Not only have I become extremely crabby, I’m obviously getting a bit paranoid. Why are all these people bothering me? Are they watching me? “Get her, she’s an independent voter!” “Call her, she has a phone and we know she’s there!” “Ring her doorbell; she’s home all day!”

How do I stop all these intrusions? Don’t answer the phone or the doorbell? I’ll still have to listen to them. Answer them and ask the other party to leave me alone? All that does is confirm that yes, there is a human being here who will respond. Flee the house during the day? It’s my home and my hard-earned retirement, dammit. Leave me alone!

Arghh!!!! Even as I write, my phone is ringing again with an unidentified, out-of-state number!!!

(See what I mean? How did they know I was writing about them? … )

13 comments

  1. I agree with you, PT! We haven’t been bothered more than 2 or 3 times at the front door in years, but we get at least one commercial call a week, it seems. The most persistent offender is “Cardholder Services”, apparently a national scam that has found a way to use robocalls to evade the law. We are on both the state (MO) and federal “no-call” lists, but the hook is that you have to press a number after the recording. (They imply they can consolidate one’s credit-card debt and reduce the payments.) I punched the number once and was connected to a woman. She verified I wasn’t a Martian by getting me to read off the 800 help number off the back of one of my credit cards. Wanted to know roughly my credit card debt size. I lied, said between $6K and $8K. I could almost hear her salivate. When she launched into a spiel, I laid down the phone. When I picked it up 5 minutes later, she was saying, “Are you still there?” I felt a little guilty, but started my own spiel about how I realized jobs were hard to get but that her employer was causing her to break the law. She hung up on me. Sigh.

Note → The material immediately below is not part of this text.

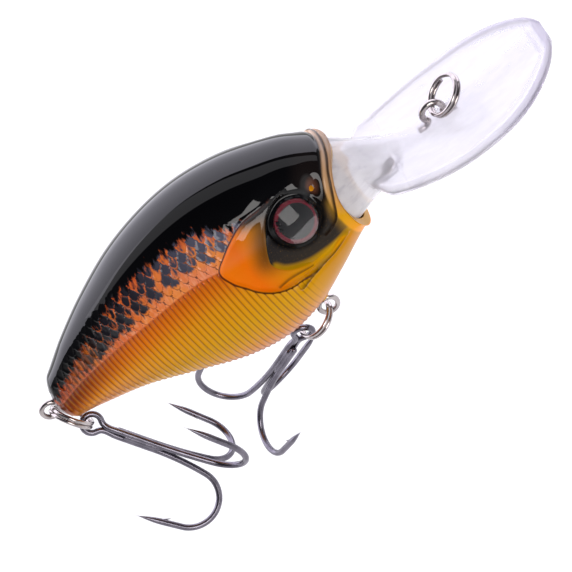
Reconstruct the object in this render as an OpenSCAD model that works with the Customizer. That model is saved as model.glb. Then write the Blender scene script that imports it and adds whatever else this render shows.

    1. I’ve no doubt that some of the calls I get are because somewhere, once upon a time, I made an inquiry, a small donation, a purchase of a certain type of product, or set up an online account of some kind — and those people instantly started giving or selling my information to entities like themselves or to anyone else who wanted the info. The result over time has been a flood of unwanted calls, snail mail, and email. And maybe even the people who ring my doorbell. And of course there are the robo-dialers, computers that systematically call every possible combination of numbers that could make up a phone number; those will catch even unlisted numbers and cell phones.

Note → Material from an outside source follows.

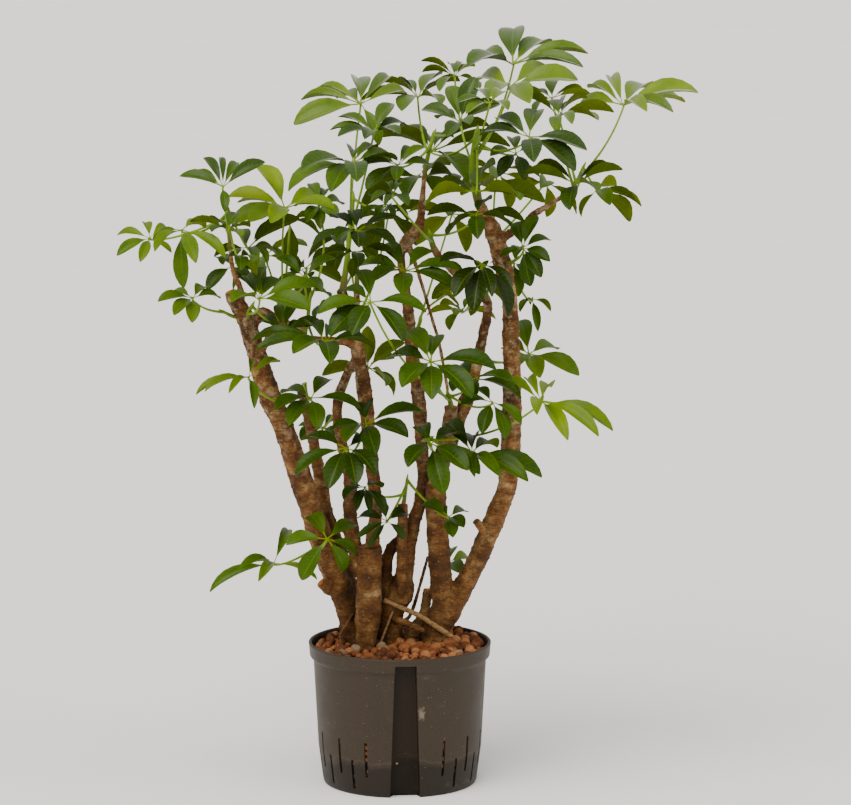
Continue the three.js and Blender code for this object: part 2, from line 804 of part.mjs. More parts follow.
// A leaf laid out in space: hub, axis, and each leaflet's turn, rise and reach, from the seen tips.
function seenPlan(leaf, shift) {
  const hub = seen(leaf.hub[0], leaf.hub[1], leaf.hub[2] + shift);
  const rays = leaf.tips.map(([px, py]) => {
    const ray = viewRay(px, py);
    const along = hub.clone().sub(VIEW.eye).dot(ray);
    const flat = VIEW.eye.clone().addScaledVector(ray, along).distanceTo(hub);
    const behind = leaf.back || py < leaf.hub[1] + 2;
    return { ray, along, flat, behind };
  });
  const longest = Math.max(...rays.map((r) => r.flat));
  const reachMost = Math.max(longest, LEAF.leastReach);
  const chords = rays.map(({ ray, along, flat, behind }) => {
    const reach = Math.max(flat * 1.01, reachMost * (0.8 + (0.2 * flat) / longest));
    const half = Math.sqrt(reach * reach - flat * flat);
    return VIEW.eye.clone().addScaledVector(ray, along + (behind ? half : -half)).sub(hub);
  });
  const mean = new THREE.Vector3();
  chords.forEach((chord) => mean.addScaledVector(chord, 1 / chord.length() / chords.length));
  mean.z = Math.min(mean.z, 0);
  const axis = UP.clone().addScaledVector(mean, -0.9);
  axis.y -= leanOf(leaf);
  axis.normalize();
  const { front, side } = acrossAxis(axis);
  const blades = chords.map((chord) => ({
    turn: Math.atan2(chord.dot(side), chord.dot(front)),
    rise: THREE.MathUtils.clamp(Math.asin(chord.dot(axis) / chord.length()), -1.1, 1.1),
    reach: chord.length(),
    narrow: leaf.slim ?? 1,
  }));
  spread(blades);
  const rise = blades.reduce((sum, blade) => sum + blade.rise, 0) / blades.length;
  while (blades.length < LEAF.leastBlades || widestGap(blades).gap > LEAF.mostGap) {
    const { after, gap } = widestGap(blades);
    const turn = blades[after].turn + gap / 2;
    blades.splice(after + 1, 0, { turn, rise, reach: reachMost * LEAF.fillShare, narrow: leaf.slim ?? 1 });
  }
  return { hub, axis, blades };
}

// A leaf at the back: an even whorl of drooping leaflets.
function hiddenPlan(leaf, shift) {
  const hub = seen(leaf.hub[0], leaf.hub[1], leaf.hub[2] + shift);
  const outward = new THREE.Vector3(hub.x, hub.y, 0).normalize();
  const lean = THREE.MathUtils.degToRad(leaf.lean);
  const axis = UP.clone().multiplyScalar(Math.cos(lean)).addScaledVector(outward, Math.sin(lean));
  const blades = [];
  for (let k = 0; k < leaf.blades; k++) {
    const turn = -Math.PI + (2 * Math.PI * (k + 0.4)) / leaf.blades;
    const rise = -0.45 - 0.12 * Math.cos(3 * turn);
    blades.push({ turn, rise, reach: leaf.reach * (0.9 + 0.1 * Math.sin(2 * turn)), narrow: 1 });
  }
  return { hub, axis, blades };
}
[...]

  2. Call you Crabby and call me a biatch, because that’s what I am with these people. Actually, I’m not that bad in the sense that I don’t yell at anyone. I don’t pull them down. And so on. But I rarely ever let them get in a full sentence. Even the good ones who know how to typically control the call. But I know most are just trying to bring home a check. Now church people on the other hand… with them I love to have fun with. Almost always the first thing out of my mouth is that I’m an atheist. Then I ask if they wouldn’t mind hearing about atheism and why they should covert. About now is when they start running.

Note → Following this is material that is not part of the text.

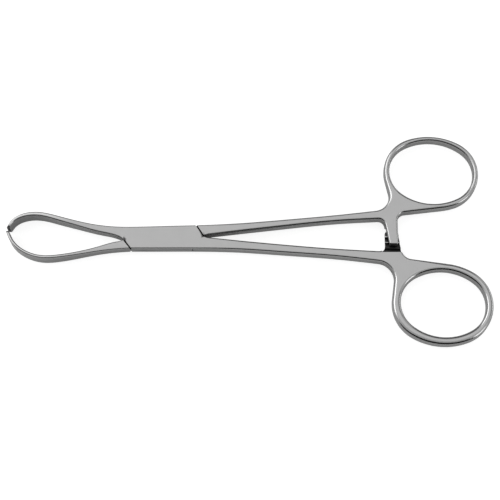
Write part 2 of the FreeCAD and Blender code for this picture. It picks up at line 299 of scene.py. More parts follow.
# A place on the line, and its direction
Line = tuple[np.ndarray, np.ndarray]


def unit(vector: np.ndarray) -> np.ndarray:
    """Return the vector, or each row of an array of them, at length 1."""
    return vector / np.linalg.norm(vector, axis=-1, keepdims=True)


def left_of(direction: np.ndarray) -> np.ndarray:
    """Return the direction turned a quarter to the left, row by row."""
    return np.stack([-direction[..., 1], direction[..., 0]], axis=-1)


def turn_between(first: np.ndarray, second: np.ndarray) -> np.ndarray:
    """Return the cross product of two directions, row by row: above 0 for a turn to the left."""
    return first[:, 0] * second[:, 1] - first[:, 1] * second[:, 0]


def line_through(start: np.ndarray, end: np.ndarray) -> Line:
    """Return the line from one point to another."""
    return start, unit(end - start)


def shifted(line: Line, distance: float) -> Line:
    """Return the line moved to its left."""
    place, way = line
    return place + left_of(way) * distance, way


def crossing(first: Line, second: Line) -> np.ndarray:
    """Return where two lines cross.

    Args:
        first: Place and direction of one line.
        second: Place and direction of the other.

    Returns:
        The crossing, as X and Y.
    """
    (place, way), (other_place, other_way) = first, second
    across = left_of(other_way)
    return place + way * ((other_place - place) @ across / (way @ across))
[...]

    1. The best I’ve managed so far with any door-to-door people is an annoyed scowl and a “Not interested” as I close the door. I think once I managed to say “Can’t you read?” and pointed to my sign. Seriously, the sign is about 6 inches from both the doorbell and the door handle, and yet they still ring the bell and stick junk under the door handle.

      1. Selective blindness, I guess. I actually did use that line on a woman at a gas station. I’m pumping gas into a van so obviously would be there longer than a mini car and she approaches with some pamphlet. I could easily see what it was. I let her say her opening lines then I proceed to tell her I’m an atheists and how she needs to change her ways and find freedom from the binds of the bible… and she move as fast as she could without breaking into a full run to get away from me. I laughed until I cried.

        1. I would love to have seen that. And it would do wonders for my blood pressure if I could respond like that instead of fuming for hours because I was half-way polite to them despite my annoyance.